Hayes and George W. Bush are very different individuals. Hayes was an intellectual. He loved literature (both Shakespeare and Milton, and studied German to read Schiller in the original). He read a great deal of history. He was unconventionally religious, never had a so-called religious experience, and, though he attended services, he neither joined a church nor had faith in an afterlife. Hayes had a distinguished war record. After seeking opinions and advice from his cabinet and friends, he made up his mind and did not easily sway from his determination. He had enormous self-confidence and self-assurance.
Bush is obviously a bright man, but he is not an intellectual. Although he attended good schools, he seems to take a perverse pride in suggesting that they had little effect on him. He is religious, has experienced conversion, and is, I believe, a better man for it. His military record is only slightly better than Bill Clinton's, but remember Hayes had a noble cause to fight for, and they--in the eyes of their generation--did not. Bush apparently lacks Hayes's self-confidence and has depended, at least in the early days of his administration, heavily on the advice of Dick Cheney, Donald Rumsfeld, and others.
Both Hayes and Bush entered the White House with shaky mandates. Both trailed their rivals in the unofficial total vote and both received a majority of Electoral College votes after a dispute was resolved, in the Hayes case by a congressionally created commission and in the Bush case by the intervention of the Supreme Court.
Hayes, as my talk this evening hopefully demonstrates, moved away from the hard core of the Republican party to woo back moderate elements both in the North and in the South. His attempts in the North were successful, but his attempts in the South failed to bridge the racial divide there. He was, however, blessed with good luck all his life, and lady luck did not desert him in his presidency. Not only did the economy turn around, but the Democrats blundered in two instances and enabled Hayes to rally public opinion and Republicans around him. Specifically, the Democratic investigation of fraud in Hayes's election led to the revelation that Tilden's nephew tried to buy his election. The Democrats also tried to force Hayes to agree to the repeal of laws enforcing the Fourteenth and Fifteenth Amendments, by attaching riders to appropriation bills (with the threat of shutting down the government). This effort failed, as Hayes aroused public opinion with ringing vetoes exposing that the Democrats were trying to remove the federal protection of black voters. When Hayes left office, he left a united party with a broader base.

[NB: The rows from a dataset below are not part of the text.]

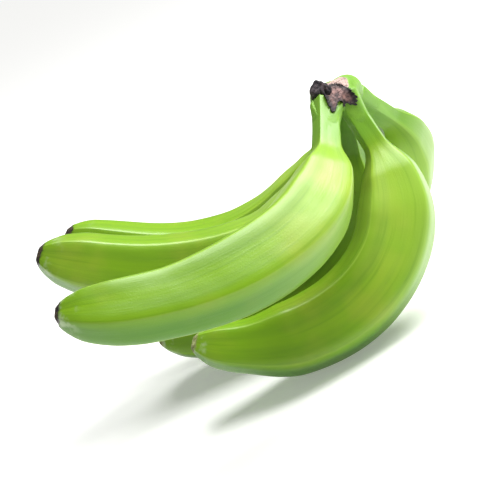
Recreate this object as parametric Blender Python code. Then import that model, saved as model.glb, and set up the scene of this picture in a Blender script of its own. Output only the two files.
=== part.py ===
# A joined hand of six green plantains, lying on the backs of its outer fruits.
# Each fruit is one solid from neck to blossom end. All lengths here are millimetres, and mm() turns them to metres.
import math
import bmesh
import bpy
import numpy as np
from mathutils import Matrix, Vector
from mathutils.bvhtree import BVHTree

# How the hand lies: turned from "necks straight up" about Y, then about X, until it balances on its bellies.
REST_PITCH = math.radians(26.6)
REST_TILT = math.radians(4.6)

# One row per fruit. root: middle of the cut neck. lean: neck direction to the right of straight down.
# fan: swing of the whole fruit away from the front. length: along the middle line. girth: greatest half-width.
# bend: how far the middle line has turned at each of BEND_AT. waist: half-width of the neck over the girth.
# late, last: half-width over the girth at 0.75 and 0.87 of the length. roll: turn of the ridges about the middle line.
BEND_AT = (0.0, 0.12, 0.24, 0.45, 0.7, 1.0)
FRUITS = {
    "fruit_near_inner": dict(root=(47.7, -18.4, 177.2), lean=-2, fan=-60, length=246, girth=22.4,
                             bend=(0, -1, 9, 41, 65, 91), waist=0.36, late=0.86, last=0.79, roll=28),
    "fruit_near_outer": dict(root=(58.2, -6.1, 179.8), lean=29, fan=-26, length=242, girth=24.2,
                             bend=(0, -4, 12, 55, 95, 132), waist=0.29, late=0.93, last=0.67, roll=15),
    "fruit_mid_inner": dict(root=(46.9, 0.3, 174.3), lean=-4, fan=-4, length=249, girth=23.2,
                            bend=(0, -1, 15, 62, 86, 101), waist=0.26, late=0.89, last=0.85, roll=-4),
    "fruit_mid_outer": dict(root=(57.3, 13.4, 170.3), lean=18, fan=-2, length=240, girth=21.6,
                            bend=(0, 5, 8, 54, 86, 99), waist=0.33, late=0.91, last=0.89, roll=0),
    "fruit_far_inner": dict(root=(48.6, 28.4, 169.7), lean=-2, fan=12, length=250, girth=21.9,
                            bend=(0, -6, 20, 51, 87, 113), waist=0.34, late=0.89, last=0.79, roll=-14),
    "fruit_far_outer": dict(root=(66.1, 27.9, 168.7), lean=43, fan=40, length=237, girth=21.3,
                            bend=(0, 0, 30, 42, 90, 137), waist=0.34, late=0.93, last=0.76, roll=20),
}

# The peel has five faces that meet in five soft ridges. Angles run from the outer, convex side.
FACE_ANGLES = (-31, 31, 106, 180, 254)
FACE_REACH = (0.93, 0.93, 0.85, 0.95, 0.85)
RIDGES = (0, 65, 147, 213, 295)
RIDGE_SPREAD = 10
NECK_KEENNESS = 14
BODY_KEENNESS = 8
TIP_KEENNESS = 10
NECK_END = 0.14
FLARE_END = 0.34
# Where the dark blossom end takes over from the green peel, as a share of the length.
SCAB_FROM = 0.992
FRUIT_RINGS = 25
RING_CROWDING = 0.06
SCAB_RINGS = 5
LINE_STEPS = 240

GAP = 0.3
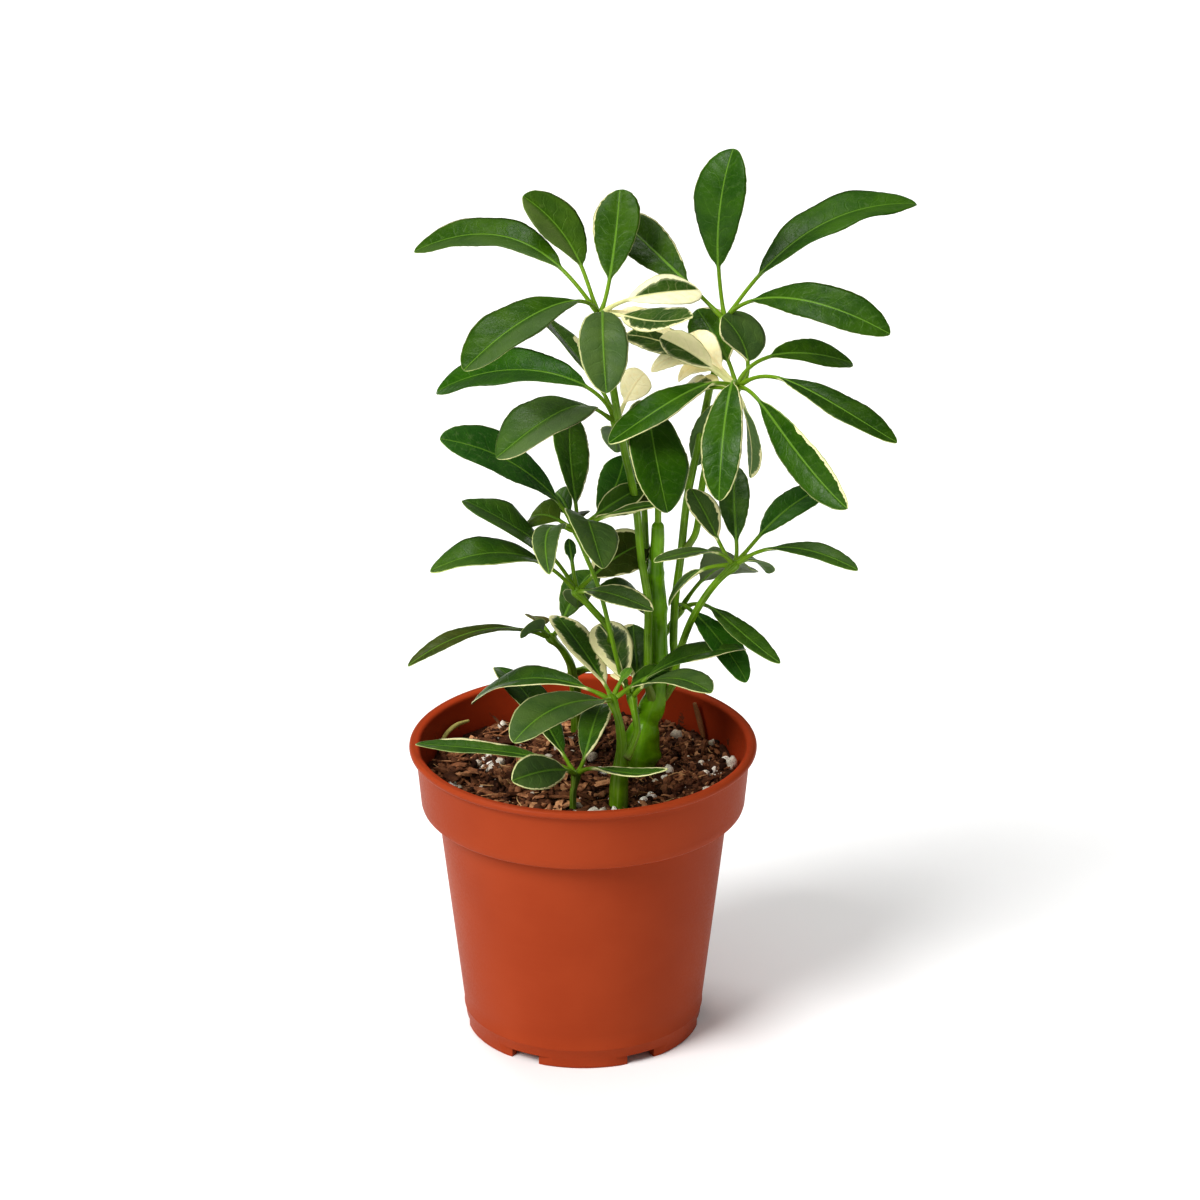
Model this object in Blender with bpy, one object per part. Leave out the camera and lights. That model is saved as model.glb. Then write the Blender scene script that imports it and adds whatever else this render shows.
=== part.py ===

Bush, in contrast to Hayes, has moved closer to the hard core right wing of the Republican party. He has gratified extremely wealthy supporters with enormous tax cuts, big donors to his campaign with reversals on environmental issues, and right-wing religious groups with attempts to breach the wall separating church and state in this nation. He has failed to reach out to moderate Republicans who in the past have seemed to personify fiscal responsibility and humane concerns in American politics.
Despite its toll on my city and our nation, September 11 and its aftermath has been politically lucky for Bush. Some would even argue that the War on Terrorism, and the attendant public support it has gotten, has given him a smoke screen cover to advance the agenda of the Republican right-wing, to retain irresponsible tax cuts, to employ budget wizardry, to persist in calling for oil wells in the Arctic, although oil there would be limited, expensive, and years in coming.
But George W. Bush has been president for little over a year. In his recent State of the Union Address he shows signs of following his own instincts, which might or might not be better than depending on the thinking of his handlers. He may grow in office. I might be underrating him, as Henry Adams did Hayes prior to his presidency. The Enron debacle--so close to home--may arouse in Bush a wariness of big fat cats. Time will tell. One thing, however, is certain and that is that my postscript will be obsolete in six months, and that is why I am a historian of the nineteenth century and not a commentator on the contemporary scene.